— Begin —

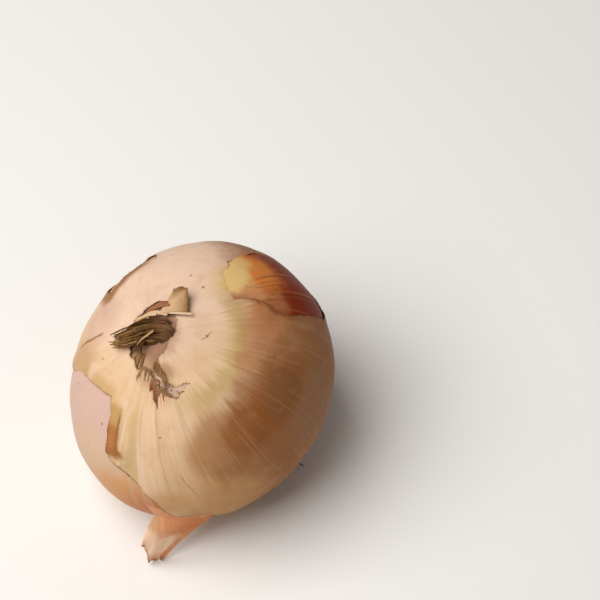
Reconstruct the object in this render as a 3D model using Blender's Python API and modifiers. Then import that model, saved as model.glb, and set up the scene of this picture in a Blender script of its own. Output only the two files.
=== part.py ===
"""A dry onion at rest on a table: bulb, torn papery outer skin, loose skin flap, dried neck and roots.

Metres, +Z up. The origin is on the table straight under the middle of the bulb, inside its flat resting spot.
Places on the bulb are given as (longitude, polar angle) in degrees, in the onion's own leaning frame: the
polar angle counts from the neck, and longitude 0 is on the side of +X.
"""
import math
import random

import bmesh
import bpy
from mathutils import Matrix, Vector

MM = 0.001
SMOOTH_ANGLE = math.radians(50)
WELD = 0.02 * MM

# Bulb
LONG_RADIUS = 43.5 * MM
SHORT_RADIUS = 39.1 * MM
OVAL_TURN = math.radians(57)
TOP_HEIGHT = 36.3 * MM
ROOT_DEPTH = 35.3 * MM
NECK_RISE = 3.6 * MM
NECK_SPREAD = 9 * MM
ROOT_DIP = 3 * MM
ROOT_DIP_SPREAD = 9 * MM
RIB_HEIGHT = 0.12 * MM
RIBS = 14
LOBE_HEIGHT = 0.35 * MM
LOBES = 3
LOBE_TURN = 0.8
ROUND_STEPS = 56
POLE_STEPS = 28

# Pose on the table
LEAN = math.radians(21)
LEAN_HEADING = math.radians(214)
CENTRE_HEIGHT = 35.15 * MM

# Outer skin
GAP = 0.3 * MM
SKIN_THICKNESS = 0.6 * MM
SKIN_TOP_ROW = math.radians(8)
SKIN_ROOT_ROW = math.radians(168)
TABLE_GAP = 0.3 * MM
TEAR_REACH = 3.0
TEAR_CORE = 0.3
TOOTH_SIZE = 0.9
TOOTH_STEPS = 2
TOOTH_POLE_LIMIT = 0.2
NECK_OPENING = [
    (0, 10), (30, 11), (66, 17), (95, 16), (125, 14), (170, 14), (207, 13), (247, 13), (265, 17),
    (275, 23), (284, 26), (303, 23), (322, 13),
]
LEFT_TEAR = [
    (197.2, 35.4), (203.6, 33.3), (218.5, 30.5), (226.2, 35.5), (229, 43.6), (231.1, 51.7), (234.7, 54.1),
    (249.3, 64.2), (256, 75.3), (260.3, 89.8), (265, 91.5), (275, 96), (281, 112), (284, 135), (286, 166),
    (150, 166), (150, 135), (158, 110), (150, 90), (163, 70), (177, 54), (188, 40),
]
RIGHT_WINDOW = [
    (26, 34.3), (38, 36), (50, 41), (56, 46.5), (55, 66.8), (50, 85), (38, 97), (25, 99), (14.9, 87.7),
    (10.3, 59), (13.2, 50.4), (21, 43.5),
]
BACK_PATCH = [
    (103, 48.7), (111, 49.5), (118, 48.6), (126, 46.5), (134, 45.3), (134, 58), (128, 72), (124, 92),
    (116, 78), (111, 66), (104, 58),
]
ROOT_OPENING = [
    (0, 163), (45, 161), (80, 164), (120, 162), (160, 160), (200, 158), (240, 160), (280, 163), (320, 160),
]
# Raised edges of the skin: longitude, polar angle, height and how far the rise spreads
LIFTS = [
    (238, 37, 1.6 * MM, 8),
    (236, 50, 1.7 * MM, 8),
    (118, 45, 1.3 * MM, 12),
    (204, 33, 0.8 * MM, 9),
]

# Loose skin flap
FLAP_THICKNESS = 0.7 * MM
FLAP_ROOT_LON = (250, 273)
FLAP_ROOT_POLAR = (84, 100)
FLAP_LEAVE_POLAR = (91, 104)
FLAP_CLING = 0.2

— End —

-- What the exercise asks --
Copy the material above verbatim.

-- Exercise answer --
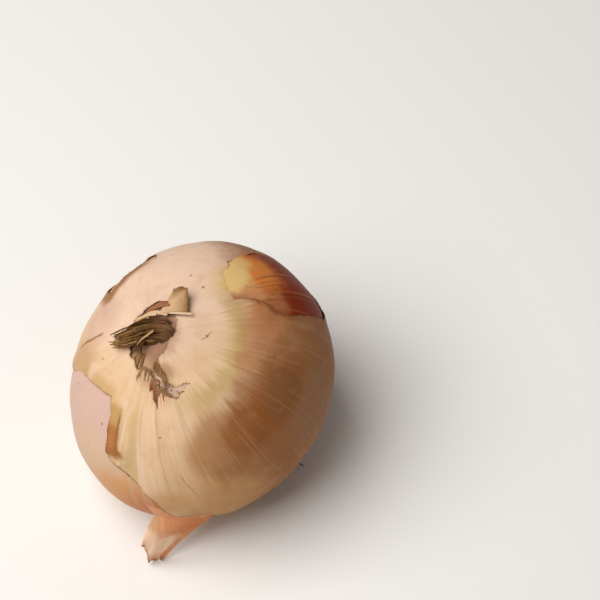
Reconstruct the object in this render as a 3D model using Blender's Python API and modifiers. Then import that model, saved as model.glb, and set up the scene of this picture in a Blender script of its own. Output only the two files.
=== part.py ===
"""A dry onion at rest on a table: bulb, torn papery outer skin, loose skin flap, dried neck and roots.

Metres, +Z up. The origin is on the table straight under the middle of the bulb, inside its flat resting spot.
Places on the bulb are given as (longitude, polar angle) in degrees, in the onion's own leaning frame: the
polar angle counts from the neck, and longitude 0 is on the side of +X.
"""
import math
import random

import bmesh
import bpy
from mathutils import Matrix, Vector

MM = 0.001
SMOOTH_ANGLE = math.radians(50)
WELD = 0.02 * MM

# Bulb
LONG_RADIUS = 43.5 * MM
SHORT_RADIUS = 39.1 * MM
OVAL_TURN = math.radians(57)
TOP_HEIGHT = 36.3 * MM
ROOT_DEPTH = 35.3 * MM
NECK_RISE = 3.6 * MM
NECK_SPREAD = 9 * MM
ROOT_DIP = 3 * MM
ROOT_DIP_SPREAD = 9 * MM
RIB_HEIGHT = 0.12 * MM
RIBS = 14
LOBE_HEIGHT = 0.35 * MM
LOBES = 3
LOBE_TURN = 0.8
ROUND_STEPS = 56
POLE_STEPS = 28

# Pose on the table
LEAN = math.radians(21)
LEAN_HEADING = math.radians(214)
CENTRE_HEIGHT = 35.15 * MM

# Outer skin
GAP = 0.3 * MM
SKIN_THICKNESS = 0.6 * MM
SKIN_TOP_ROW = math.radians(8)
SKIN_ROOT_ROW = math.radians(168)
TABLE_GAP = 0.3 * MM
TEAR_REACH = 3.0
TEAR_CORE = 0.3
TOOTH_SIZE = 0.9
TOOTH_STEPS = 2
TOOTH_POLE_LIMIT = 0.2
NECK_OPENING = [
    (0, 10), (30, 11), (66, 17), (95, 16), (125, 14), (170, 14), (207, 13), (247, 13), (265, 17),
    (275, 23), (284, 26), (303, 23), (322, 13),
]
LEFT_TEAR = [
    (197.2, 35.4), (203.6, 33.3), (218.5, 30.5), (226.2, 35.5), (229, 43.6), (231.1, 51.7), (234.7, 54.1),
    (249.3, 64.2), (256, 75.3), (260.3, 89.8), (265, 91.5), (275, 96), (281, 112), (284, 135), (286, 166),
    (150, 166), (150, 135), (158, 110), (150, 90), (163, 70), (177, 54), (188, 40),
]
RIGHT_WINDOW = [
    (26, 34.3), (38, 36), (50, 41), (56, 46.5), (55, 66.8), (50, 85), (38, 97), (25, 99), (14.9, 87.7),
    (10.3, 59), (13.2, 50.4), (21, 43.5),
]
BACK_PATCH = [
    (103, 48.7), (111, 49.5), (118, 48.6), (126, 46.5), (134, 45.3), (134, 58), (128, 72), (124, 92),
    (116, 78), (111, 66), (104, 58),
]
ROOT_OPENING = [
    (0, 163), (45, 161), (80, 164), (120, 162), (160, 160), (200, 158), (240, 160), (280, 163), (320, 160),
]
# Raised edges of the skin: longitude, polar angle, height and how far the rise spreads
LIFTS = [
    (238, 37, 1.6 * MM, 8),
    (236, 50, 1.7 * MM, 8),
    (118, 45, 1.3 * MM, 12),
    (204, 33, 0.8 * MM, 9),
]

# Loose skin flap
FLAP_THICKNESS = 0.7 * MM
FLAP_ROOT_LON = (250, 273)
FLAP_ROOT_POLAR = (84, 100)
FLAP_LEAVE_POLAR = (91, 104)
FLAP_CLING = 0.2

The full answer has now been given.